If this was an effort to make sure the votes were counted accurately in close fought states, then there ought to be some attention paid to Nevada and New Hampshire too, if only to explain why states which went for Clinton are assumed to be counted accurately.

If Trump is concerned about those ones, he’s welcome to raise money to fund audits of those ones.

Perhaps, as a billionaire, he could help to unite us all by funding audits in every state?

12 Likes

Hey, if the intention is to try and take away the election from Trump, Stein is on target. It’s just that it’s misleading to fly the flag of impartiality.

I remember well the closing stages of Bush v Gore, when the Gore campaign argued that in the interests of time it was important to recount only selected (by them) areas of Florida, rather than the whole state. Same principle is being applied here.
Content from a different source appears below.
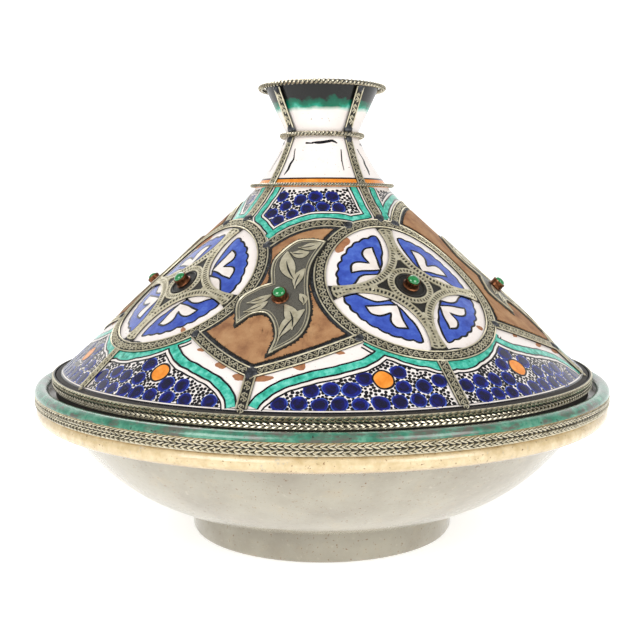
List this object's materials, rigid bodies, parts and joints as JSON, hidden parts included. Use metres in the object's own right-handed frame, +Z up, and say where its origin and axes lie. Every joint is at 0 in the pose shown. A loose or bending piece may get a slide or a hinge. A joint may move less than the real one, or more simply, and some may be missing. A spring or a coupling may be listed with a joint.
{
  "type": "tagine pot",
  "caption": "Decorated clay tagine: a footed serving bowl and a hollow conical lid with a cup-shaped knob, bound in braided and pierced white metal with glass stones",
  "frame": {"origin": "centre of the foot's underside, on the surface that the pot stands on", "axes": "+Z is up the pot's axis; -Y faces the viewer, where two medallions stand either side of a shield; +X is to the right"},
  "size_m": [0.33, 0.33, 0.2574],
  "materials": {
    "glazed_clay": "gloss",
    "painted_glaze": "gloss",
    "white_metal": "satin",
    "leather": "matte",
    "copper": "satin",
    "green_glass": "gloss"
  },
  "bodies": {
    "bowl": {"bowl": "glazed_clay", "bowl_braid": "white_metal"},
    "lid": {"lid": "painted_glaze", "lid_braid": "white_metal", "collar_ring": "white_metal", "waist_ring": "white_metal", "knob_rim_ring": "white_metal", "knob_strap_1": "white_metal", "knob_strap_2": "white_metal", "knob_strap_3": "white_metal", "knob_strap_4": "white_metal", "neck_strap_1": "white_metal", "neck_strap_2": "white_metal", "neck_strap_3": "white_metal", "neck_strap_4": "white_metal", "medallion_ring_1": "white_metal", "medallion_ring_2": "white_metal", "medallion_ring_3": "white_metal", "medallion_ring_4": "white_metal", "medallion_star_1": "white_metal", "medallion_star_2": "white_metal", "medallion_star_3": "white_metal", "medallion_star_4": "white_metal", "medallion_foot_strap_1": "white_metal", "medallion_foot_strap_2": "white_metal", "medallion_foot_strap_3": "white_metal", "medallion_foot_strap_4": "white_metal", "shield_arch_1": "white_metal", "shield_arch_2": "white_metal", "shield_arch_3": "white_metal", "shield_arch_4": "white_metal", "shield_vee_1": "white_metal", "shield_vee_2": "white_metal", "shield_vee_3": "white_metal", "shield_vee_4": "white_metal", "shield_leaf_1": "white_metal", "shield_leaf_2": "white_metal", "shield_leaf_3": "white_metal", "shield_leaf_4": "white_metal", "shield_leather_1": "leather", "shield_leather_2": "leather", "shield_leather_3": "leather", "shield_leather_4": "leather", "stone_cup_1": "copper", "stone_cup_2": "copper", "stone_cup_3": "copper", "stone_cup_4": "copper", "stone_cup_5": "copper", "stone_cup_6": "copper", "stone_cup_7": "copper", "stone_cup_8": "copper", "glass_stone_1": "green_glass", "glass_stone_2": "green_glass", "glass_stone_3": "green_glass", "glass_stone_4": "green_glass", "glass_stone_5": "green_glass", "glass_stone_6": "green_glass", "glass_stone_7": "green_glass", "glass_stone_8": "green_glass"}
  },
  "joints": [
    {"name": "lid_lift", "type": "slide", "parent": "bowl", "child": "lid", "axis": [0, 0, 1], "range_m": [0, 0.25]}
  ]
}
Imagine if there were no electoral college, and the nationwide popular vote differential was .5% or less (it’s happened, three times). We’d have to recount the whole fewkin’ nation, precinct by precinct, during the holiday season no less.

1 Like

Well honestly, the most disturbing part of the whole process is that people are raising money. In a democracy the government should be counting votes accurately without being paid by individuals or companies with a private interest in having that done.

If recounts are a good idea, put in the law that recounts will happen under circumstances X, Y and Z, then do the recount under those circumstances, no appeal or fundraising necessary.

10 Likes

I am kind of surprised that there isn’t a full manual recount automatically triggered in close elections (or maybe there is, and these ones don’t meet the threshold).

http://www.ncsl.org/research/elections-and-campaigns/automatic-recount-thresholds.aspx

Pfft:

Texas
Tex. Elec. Code §216.001
Tie vote

4 Likes

There is a lot not to like about that list of laws. I don’t think it should depend on the candidates - it should be automatic. I don’t like the fixed number in Michigan, a percentage makes a lot more sense (though a number based on the square root of the number of votes would probably make even more sense). I think the idea that anyone can ever pay to have a recount doesn’t have a place in democracy.

And, of course, none of them say anything about tamper-proofing your electronic voting machines, which I guess brings me to the other question, which I feel like hasn’t really be raised. If the vote was rigged, how sure are we that we can tell?

5 Likes

Because the wrong person won!

4 Likes

Exit polls are one of the common mechanisms the UN uses when monitoring elections. They are only reliable within a margin of error. In the 2016 election the FL results looked normal (they reported a Clinton win but only by 1% which isn’t significant), but WI, OH, PA, and NC all showed Clinton wins that were above the margin of error (and in WI, OH, and PA the exit polls reported Clinton winning by ~4%). In this case, given the unreliability of polling in general, the small samples, the limits of who’s willing to report, the real possibility that people really might not want to admit they voted for a figure who is an obnoxious, philandering, blustering, nit-witted bully, or the possibility that they really believed Clinton was an all-seing, all-powerful arch-demon, that might not be evidence of fraud, but a sociological issue though.

Beside that audits/recounts are the best way. That’s impossible in OH since they disabled auditing on their voting systems, unfortunately.